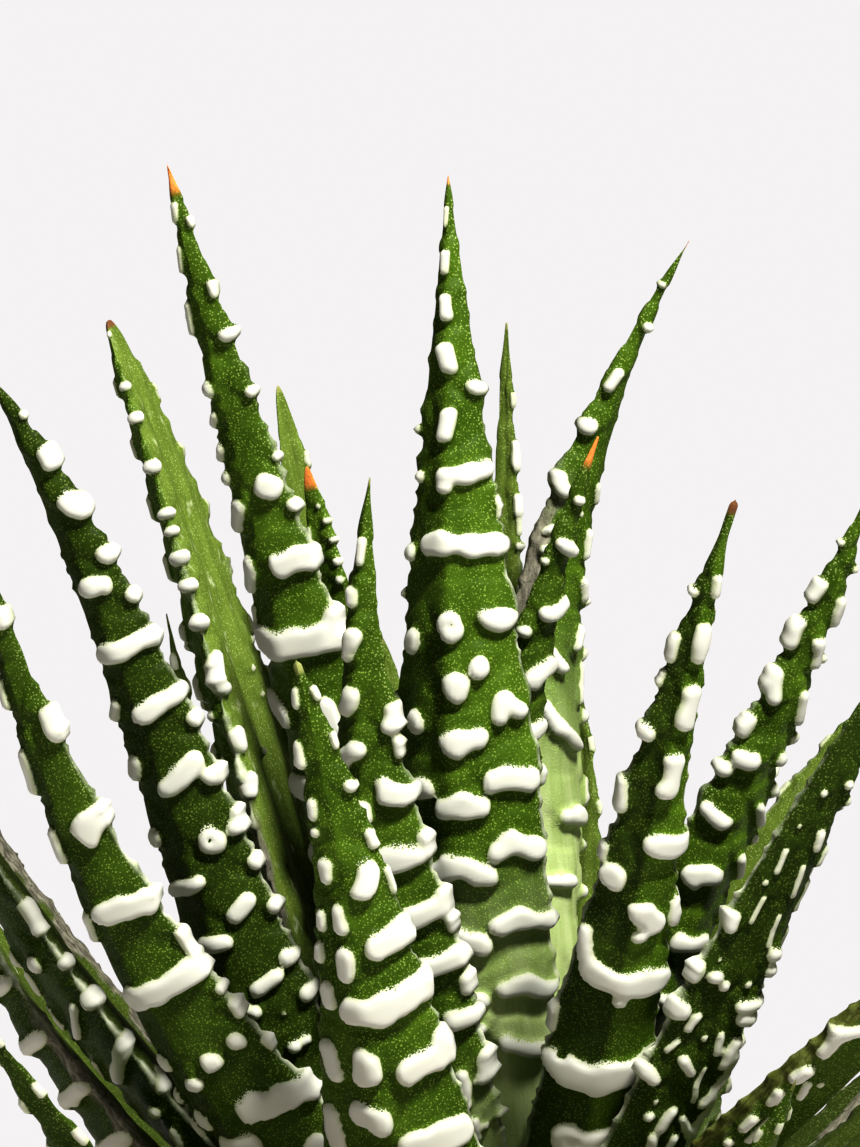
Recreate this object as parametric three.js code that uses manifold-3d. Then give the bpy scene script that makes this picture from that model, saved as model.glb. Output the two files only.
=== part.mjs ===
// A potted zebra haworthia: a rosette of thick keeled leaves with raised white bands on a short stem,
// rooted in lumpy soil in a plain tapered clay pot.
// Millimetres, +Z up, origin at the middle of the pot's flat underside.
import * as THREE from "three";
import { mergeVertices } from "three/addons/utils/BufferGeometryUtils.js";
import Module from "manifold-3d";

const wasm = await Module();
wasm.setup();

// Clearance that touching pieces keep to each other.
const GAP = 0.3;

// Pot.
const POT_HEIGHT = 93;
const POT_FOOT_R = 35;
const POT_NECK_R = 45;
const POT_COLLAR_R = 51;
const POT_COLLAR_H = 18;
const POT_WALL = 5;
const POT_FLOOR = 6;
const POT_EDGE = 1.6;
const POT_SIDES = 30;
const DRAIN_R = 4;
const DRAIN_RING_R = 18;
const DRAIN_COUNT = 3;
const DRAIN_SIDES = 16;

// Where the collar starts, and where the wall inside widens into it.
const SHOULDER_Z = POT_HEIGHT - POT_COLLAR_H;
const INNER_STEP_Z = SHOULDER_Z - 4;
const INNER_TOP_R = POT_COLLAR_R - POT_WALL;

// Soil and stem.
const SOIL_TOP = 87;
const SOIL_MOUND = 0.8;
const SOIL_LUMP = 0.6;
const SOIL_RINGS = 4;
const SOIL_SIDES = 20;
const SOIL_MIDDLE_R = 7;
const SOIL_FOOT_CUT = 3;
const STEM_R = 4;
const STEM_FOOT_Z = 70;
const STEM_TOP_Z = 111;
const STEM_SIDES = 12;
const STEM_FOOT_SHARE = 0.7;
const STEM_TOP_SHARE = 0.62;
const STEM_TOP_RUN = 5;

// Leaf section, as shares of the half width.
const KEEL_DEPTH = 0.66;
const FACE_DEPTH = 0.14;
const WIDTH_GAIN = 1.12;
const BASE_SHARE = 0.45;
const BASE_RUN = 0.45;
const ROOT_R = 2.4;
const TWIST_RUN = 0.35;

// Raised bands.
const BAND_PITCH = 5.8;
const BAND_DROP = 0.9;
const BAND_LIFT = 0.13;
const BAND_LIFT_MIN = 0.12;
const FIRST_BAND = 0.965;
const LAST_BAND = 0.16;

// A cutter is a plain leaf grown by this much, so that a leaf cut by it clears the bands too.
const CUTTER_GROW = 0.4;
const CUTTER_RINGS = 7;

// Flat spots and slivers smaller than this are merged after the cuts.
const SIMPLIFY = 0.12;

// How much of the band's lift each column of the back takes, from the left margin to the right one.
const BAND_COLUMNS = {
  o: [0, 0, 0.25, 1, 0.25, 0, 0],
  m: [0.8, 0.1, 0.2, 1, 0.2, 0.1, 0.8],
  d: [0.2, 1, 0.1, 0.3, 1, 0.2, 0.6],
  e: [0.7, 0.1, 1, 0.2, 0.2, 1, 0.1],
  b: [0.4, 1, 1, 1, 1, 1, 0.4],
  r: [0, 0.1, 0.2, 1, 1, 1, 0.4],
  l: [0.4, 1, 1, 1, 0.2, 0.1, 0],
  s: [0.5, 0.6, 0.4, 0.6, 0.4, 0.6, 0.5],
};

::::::

To do:
From the opening line of the data above through the line that contains "const GAP = 0.3;", please print each line as it stands and only those lines.

Answer to this task:
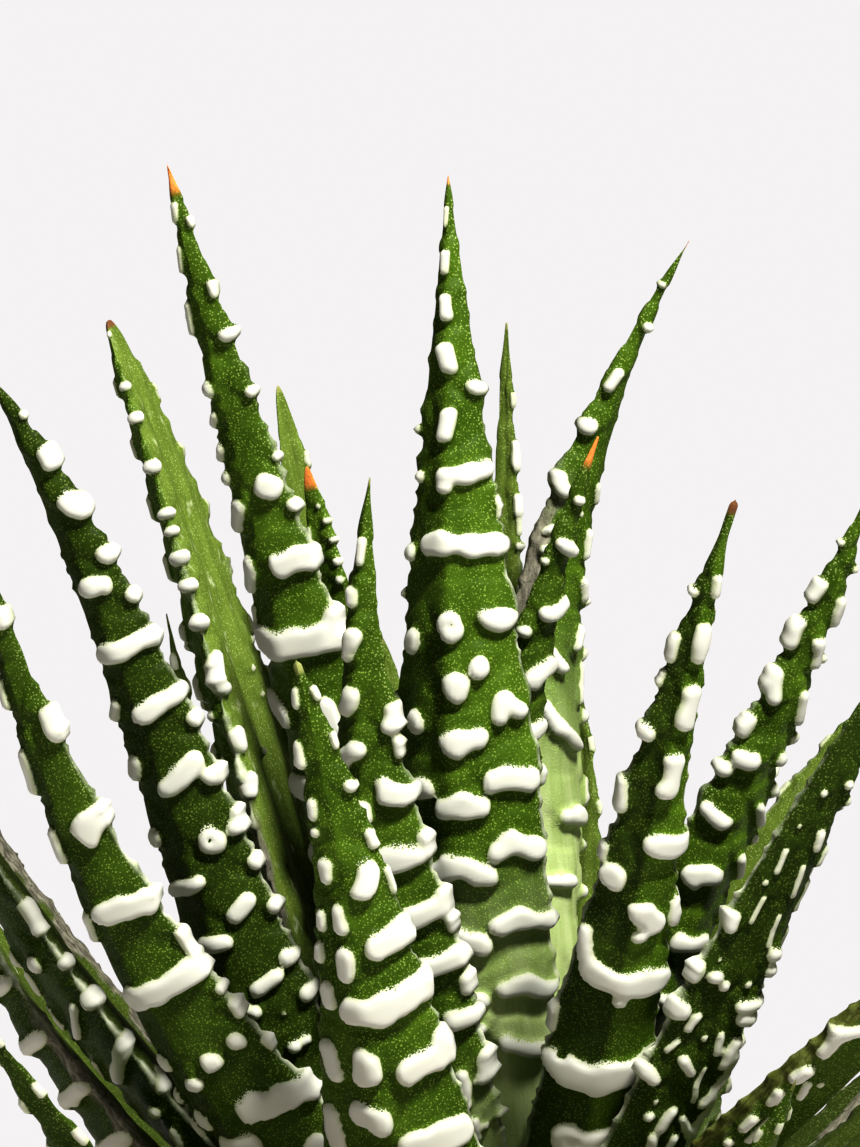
Recreate this object as parametric three.js code that uses manifold-3d. Then give the bpy scene script that makes this picture from that model, saved as model.glb. Output the two files only.
=== part.mjs ===
// A potted zebra haworthia: a rosette of thick keeled leaves with raised white bands on a short stem,
// rooted in lumpy soil in a plain tapered clay pot.
// Millimetres, +Z up, origin at the middle of the pot's flat underside.
import * as THREE from "three";
import { mergeVertices } from "three/addons/utils/BufferGeometryUtils.js";
import Module from "manifold-3d";

const wasm = await Module();
wasm.setup();

// Clearance that touching pieces keep to each other.
const GAP = 0.3;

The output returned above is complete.